[Short task] Write out the lines from the top of the material through the line with "grain: float = 0.95", exactly and with nothing added.

═══ Data extract ═══

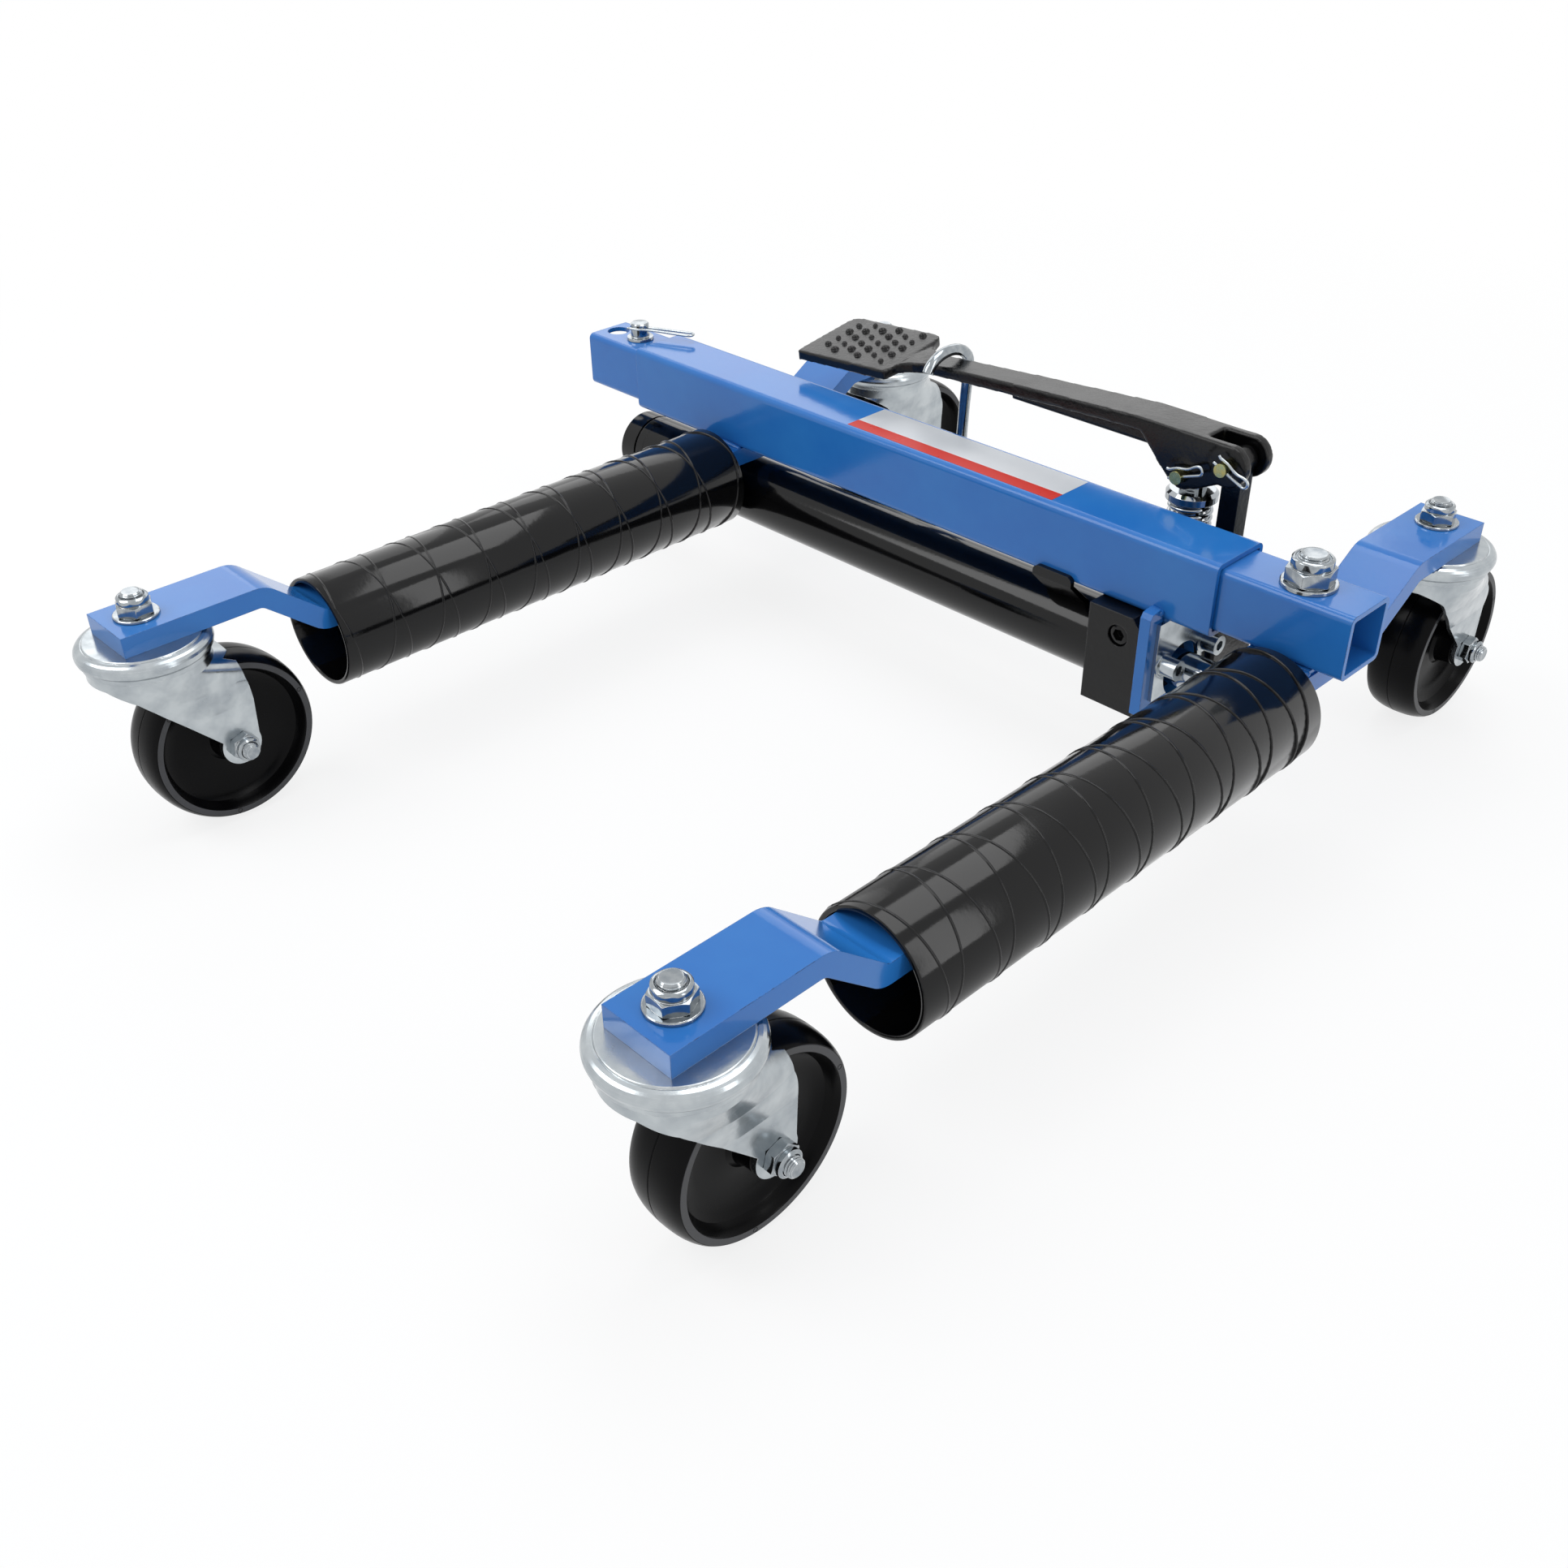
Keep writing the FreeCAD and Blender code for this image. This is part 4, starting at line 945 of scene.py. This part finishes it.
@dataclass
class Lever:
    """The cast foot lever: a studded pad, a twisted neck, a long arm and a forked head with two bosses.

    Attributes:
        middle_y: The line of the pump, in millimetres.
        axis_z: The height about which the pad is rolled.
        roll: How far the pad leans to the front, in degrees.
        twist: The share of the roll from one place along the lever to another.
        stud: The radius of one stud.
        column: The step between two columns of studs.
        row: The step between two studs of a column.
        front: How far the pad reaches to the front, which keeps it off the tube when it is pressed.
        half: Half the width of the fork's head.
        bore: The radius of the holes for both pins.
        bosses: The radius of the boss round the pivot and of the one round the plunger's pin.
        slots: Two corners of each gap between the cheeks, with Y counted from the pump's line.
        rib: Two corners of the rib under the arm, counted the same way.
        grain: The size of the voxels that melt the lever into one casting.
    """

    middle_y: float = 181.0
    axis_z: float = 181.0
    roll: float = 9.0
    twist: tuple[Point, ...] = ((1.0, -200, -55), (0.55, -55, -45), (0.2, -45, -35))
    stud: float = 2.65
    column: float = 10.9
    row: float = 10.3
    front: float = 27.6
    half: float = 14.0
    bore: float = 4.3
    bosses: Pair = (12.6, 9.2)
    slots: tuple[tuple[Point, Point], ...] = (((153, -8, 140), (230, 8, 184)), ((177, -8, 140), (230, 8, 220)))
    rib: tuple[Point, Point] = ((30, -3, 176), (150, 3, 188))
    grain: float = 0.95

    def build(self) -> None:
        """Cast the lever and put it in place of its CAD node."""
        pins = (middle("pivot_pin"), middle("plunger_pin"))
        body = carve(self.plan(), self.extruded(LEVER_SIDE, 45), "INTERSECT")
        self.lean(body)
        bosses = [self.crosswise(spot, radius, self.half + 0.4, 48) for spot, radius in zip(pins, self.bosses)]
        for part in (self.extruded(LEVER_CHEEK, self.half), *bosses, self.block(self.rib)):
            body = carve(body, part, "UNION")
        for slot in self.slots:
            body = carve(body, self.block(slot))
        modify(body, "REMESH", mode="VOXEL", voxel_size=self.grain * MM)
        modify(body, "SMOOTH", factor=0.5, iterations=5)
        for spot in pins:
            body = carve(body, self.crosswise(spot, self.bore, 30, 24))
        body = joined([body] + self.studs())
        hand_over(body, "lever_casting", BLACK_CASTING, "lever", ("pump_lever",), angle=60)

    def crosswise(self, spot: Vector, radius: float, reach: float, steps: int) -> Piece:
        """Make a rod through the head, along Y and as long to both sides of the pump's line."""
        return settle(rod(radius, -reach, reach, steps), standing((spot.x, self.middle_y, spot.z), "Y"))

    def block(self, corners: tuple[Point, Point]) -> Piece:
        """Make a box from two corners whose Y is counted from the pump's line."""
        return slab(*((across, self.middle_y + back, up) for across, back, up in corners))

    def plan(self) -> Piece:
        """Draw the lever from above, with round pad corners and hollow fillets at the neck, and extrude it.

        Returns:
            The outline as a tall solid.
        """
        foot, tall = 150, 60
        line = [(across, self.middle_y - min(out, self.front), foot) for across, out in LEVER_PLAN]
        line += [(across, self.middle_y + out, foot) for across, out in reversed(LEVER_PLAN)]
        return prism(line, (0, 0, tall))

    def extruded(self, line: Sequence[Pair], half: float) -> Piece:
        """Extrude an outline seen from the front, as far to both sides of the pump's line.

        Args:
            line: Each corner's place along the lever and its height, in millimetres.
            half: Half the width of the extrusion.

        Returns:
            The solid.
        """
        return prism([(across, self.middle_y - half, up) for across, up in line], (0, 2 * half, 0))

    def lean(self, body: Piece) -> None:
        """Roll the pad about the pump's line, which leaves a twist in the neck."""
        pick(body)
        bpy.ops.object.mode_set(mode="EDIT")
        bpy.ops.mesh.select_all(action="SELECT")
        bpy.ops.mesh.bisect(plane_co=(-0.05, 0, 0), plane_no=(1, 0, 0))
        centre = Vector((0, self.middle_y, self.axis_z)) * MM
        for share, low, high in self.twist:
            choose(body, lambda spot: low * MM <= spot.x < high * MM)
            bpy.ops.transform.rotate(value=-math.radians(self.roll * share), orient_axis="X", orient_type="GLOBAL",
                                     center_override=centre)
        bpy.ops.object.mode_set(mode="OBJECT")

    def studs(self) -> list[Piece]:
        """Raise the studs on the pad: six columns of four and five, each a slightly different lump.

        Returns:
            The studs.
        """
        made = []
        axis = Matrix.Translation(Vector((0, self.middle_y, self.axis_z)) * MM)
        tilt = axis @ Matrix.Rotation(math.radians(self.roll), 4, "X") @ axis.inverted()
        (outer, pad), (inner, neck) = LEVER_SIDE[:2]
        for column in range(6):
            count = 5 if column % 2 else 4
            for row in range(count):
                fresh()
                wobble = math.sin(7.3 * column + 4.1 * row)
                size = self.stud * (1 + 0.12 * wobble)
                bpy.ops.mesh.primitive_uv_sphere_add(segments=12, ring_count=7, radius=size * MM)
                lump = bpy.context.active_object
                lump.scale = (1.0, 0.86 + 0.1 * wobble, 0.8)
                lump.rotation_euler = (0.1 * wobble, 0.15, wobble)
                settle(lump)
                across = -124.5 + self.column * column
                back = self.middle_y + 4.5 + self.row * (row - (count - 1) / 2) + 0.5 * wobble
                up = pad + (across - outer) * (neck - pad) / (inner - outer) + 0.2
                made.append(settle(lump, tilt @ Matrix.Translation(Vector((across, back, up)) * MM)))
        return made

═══

[Response to this task]
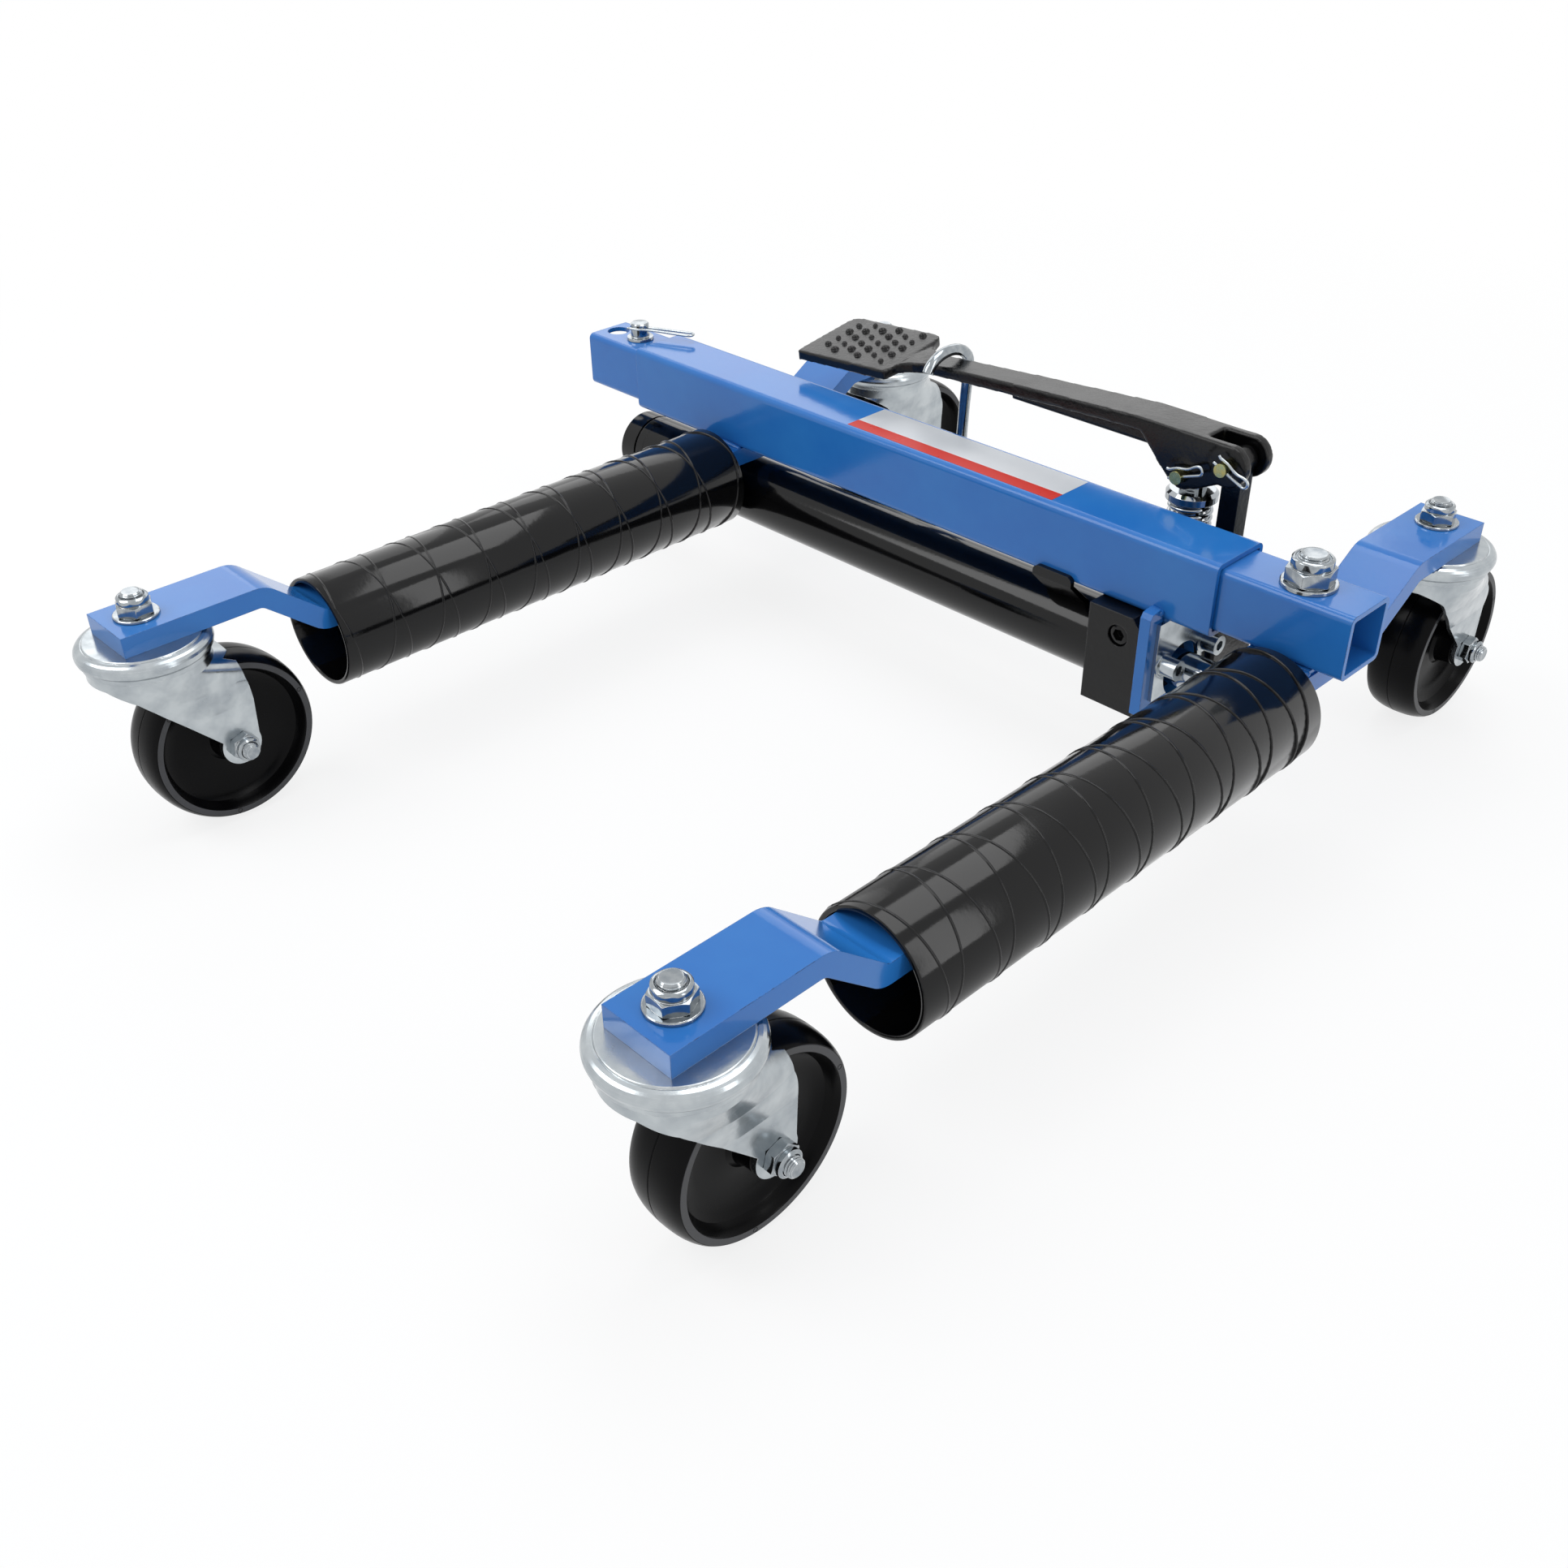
Keep writing the FreeCAD and Blender code for this image. This is part 4, starting at line 945 of scene.py. This part finishes it.
@dataclass
class Lever:
    """The cast foot lever: a studded pad, a twisted neck, a long arm and a forked head with two bosses.

    Attributes:
        middle_y: The line of the pump, in millimetres.
        axis_z: The height about which the pad is rolled.
        roll: How far the pad leans to the front, in degrees.
        twist: The share of the roll from one place along the lever to another.
        stud: The radius of one stud.
        column: The step between two columns of studs.
        row: The step between two studs of a column.
        front: How far the pad reaches to the front, which keeps it off the tube when it is pressed.
        half: Half the width of the fork's head.
        bore: The radius of the holes for both pins.
        bosses: The radius of the boss round the pivot and of the one round the plunger's pin.
        slots: Two corners of each gap between the cheeks, with Y counted from the pump's line.
        rib: Two corners of the rib under the arm, counted the same way.
        grain: The size of the voxels that melt the lever into one casting.
    """

    middle_y: float = 181.0
    axis_z: float = 181.0
    roll: float = 9.0
    twist: tuple[Point, ...] = ((1.0, -200, -55), (0.55, -55, -45), (0.2, -45, -35))
    stud: float = 2.65
    column: float = 10.9
    row: float = 10.3
    front: float = 27.6
    half: float = 14.0
    bore: float = 4.3
    bosses: Pair = (12.6, 9.2)
    slots: tuple[tuple[Point, Point], ...] = (((153, -8, 140), (230, 8, 184)), ((177, -8, 140), (230, 8, 220)))
    rib: tuple[Point, Point] = ((30, -3, 176), (150, 3, 188))
    grain: float = 0.95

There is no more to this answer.